ANNEXE
V :
PROPOSITION DE LOI CONSTITUTIONNELLE PRÉSENTÉE
PAR M. AYMERI DE MONTESQUIOU TENDANT À PERMETTRE À LA FRANCE
DE RESPECTER LES DÉLAIS DE TRANSPOSITION DES DIRECTIVES
COMMUNAUTAIRES
EXPOSÉ DES MOTIFS
Mesdames, Messieurs,
Alors que s'est achevée la présidence française de l'Union européenne, notre pays demeure en 12ème position dans le tableau de suivi des directives : cent soixante-seize directives sont encore en attente de transposition, la date de transposition étant dépassée pour 136 d'entre elles et la plus ancienne remontant à 1981. On ne peut que regretter cette situation, la France apparaissant sous cet aspect peu respectueuse de la législation communautaire.
Pourtant, la primauté du droit communautaire sur le droit interne a été admise dans l'arrêt Costa/Enel du 15 juillet 1964 qui signalait : "issu d'une source autonome, le droit né du traité ne pourrait donc, en raison de sa nature spécifique originale, se voir judiciairement opposer un texte interne quel qu'il soit, sans perdre son caractère". Les juges nationaux sont les garants de cette primauté.
On doit parallèlement signaler que le droit dérivé unilatéral a une importance de plus en plus grande en droit interne. Si les règlements s'appliquent dès leur publication dans tous leurs éléments directement à l'égard des citoyens, les directives, en revanche, sont obligatoires à l'égard des seuls Etats et doivent par conséquent être transposées pour devenir effectives à l'égard des citoyens.
A propos des directives, plusieurs remarques doivent être formulées :
- Tout d'abord, les institutions communautaires ont adopté des directives d'un contenu de plus en plus précis au point de ne laisser aucune marge d'appréciation aux instances nationales.
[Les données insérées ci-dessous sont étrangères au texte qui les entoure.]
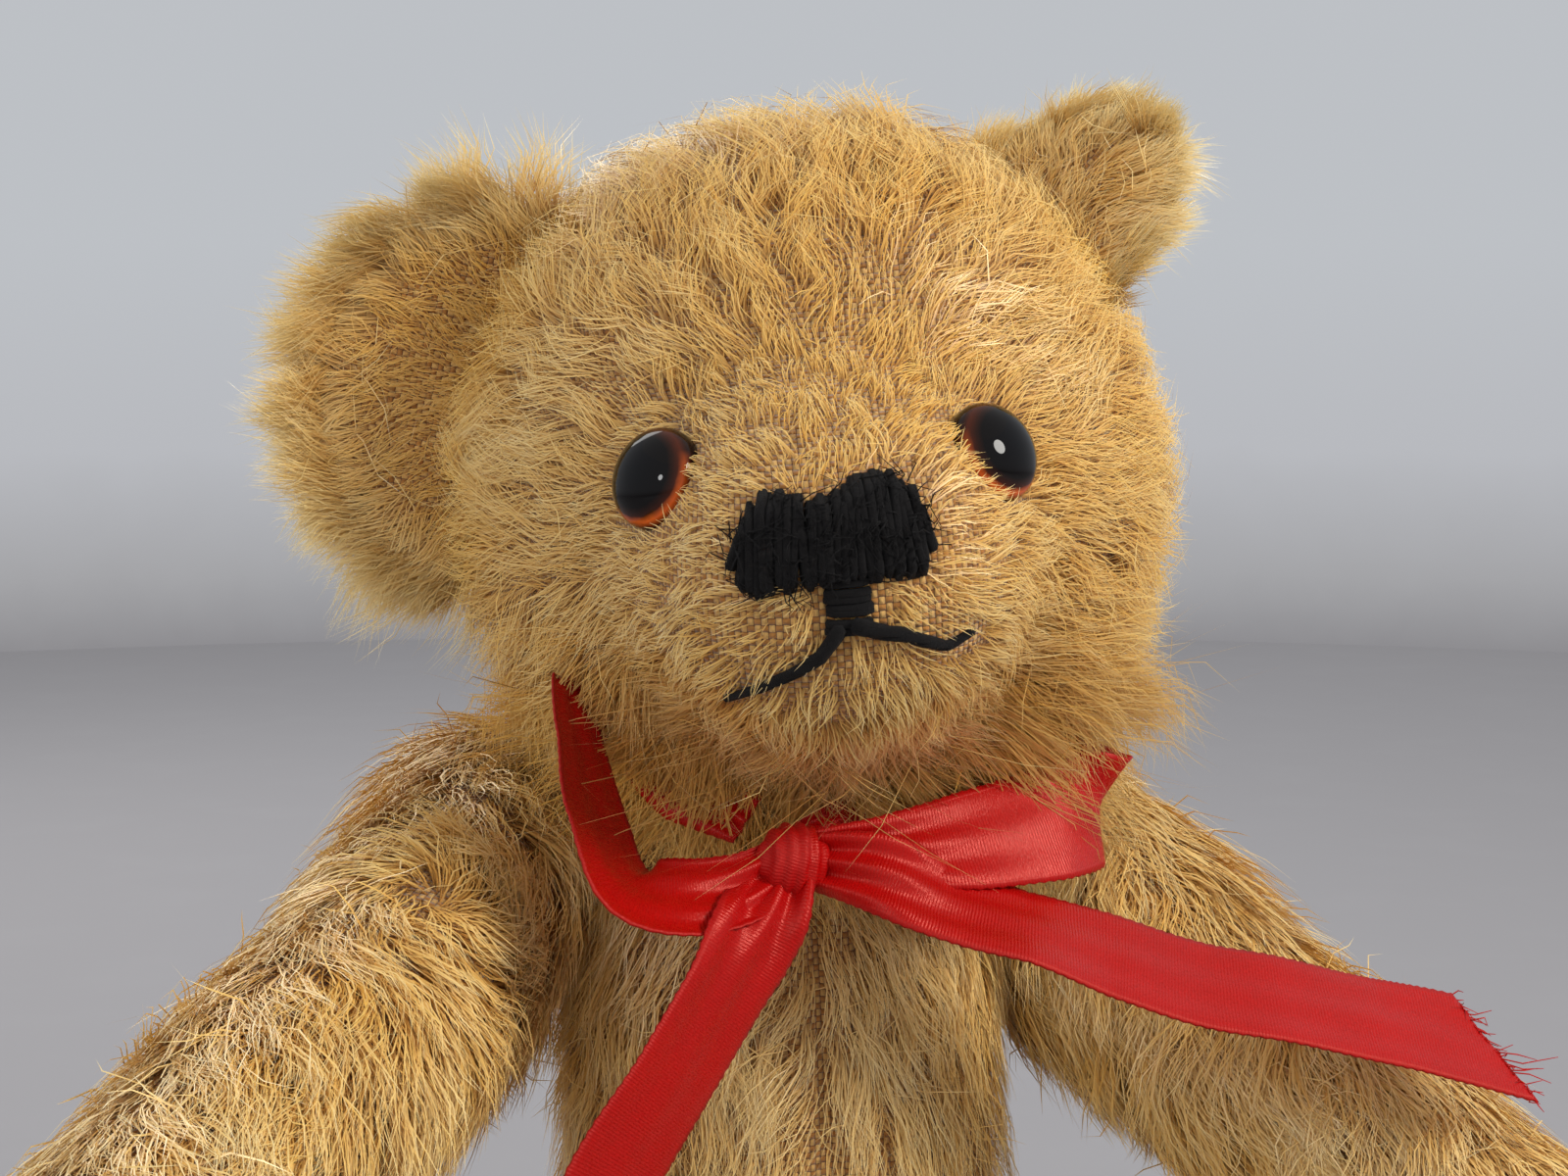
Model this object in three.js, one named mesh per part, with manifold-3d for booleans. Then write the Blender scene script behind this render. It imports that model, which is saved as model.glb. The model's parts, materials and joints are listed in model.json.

La directive est devenue ainsi un texte comportant un nombre considérables d'articles et, en définitive, dans certains cas, se suffisant à lui-même. Son introduction dans l'ordre interne se résume parfois à une reproduction du texte communautaire, habillé selon les formes internes. Au demeurant, même dans ces conditions, la France ne satisfait pas à ses obligations.
- Certaines sont d'ailleurs si précises que la Cour de Justice des Communautés Européennes a considéré, face à la lenteur de transposition de certains États, qu'à l'identique des règlements, elles pouvaient être invoquées directement par le citoyen alors même qu'elles n'avaient pas été transposées (décision Van Duyn c/Home office du 4 décembre 1974).
- Néanmoins, au niveau interne, le Conseil d'Etat ne fait pas la même interprétation en se référant aux termes précis du traité. Ce dernier donnant aux directives une force obligatoire à l'égard des seuls États, il refuse l'effet direct de celles-ci à l'égard des actes individuels (CE 22 décembre 1978 Cohn-Bendit, CE 13 décembre 1985 Zadkine).
Cependant, si les États restent libres tant que l'échéance d'application n'est pas atteinte (5 avril 1979, Ministère public/Ratti), passé ce délai, les citoyens peuvent intervenir à l'égard de l'Etat défaillant.
Plusieurs voies de droit sont ouvertes pour en obtenir l'application.
- Les ressortissants peuvent ainsi contester la légalité des mesures réglementaires au regard des dispositions d'une directive ignorée par l'Etat (CE 28 septembre 1984 Confédération nationale).
- Ils peuvent également s'opposer en utilisant toute voie de droit à l'application d'une règle de droit national contraire à une directive, notamment l'exception d'illégalité.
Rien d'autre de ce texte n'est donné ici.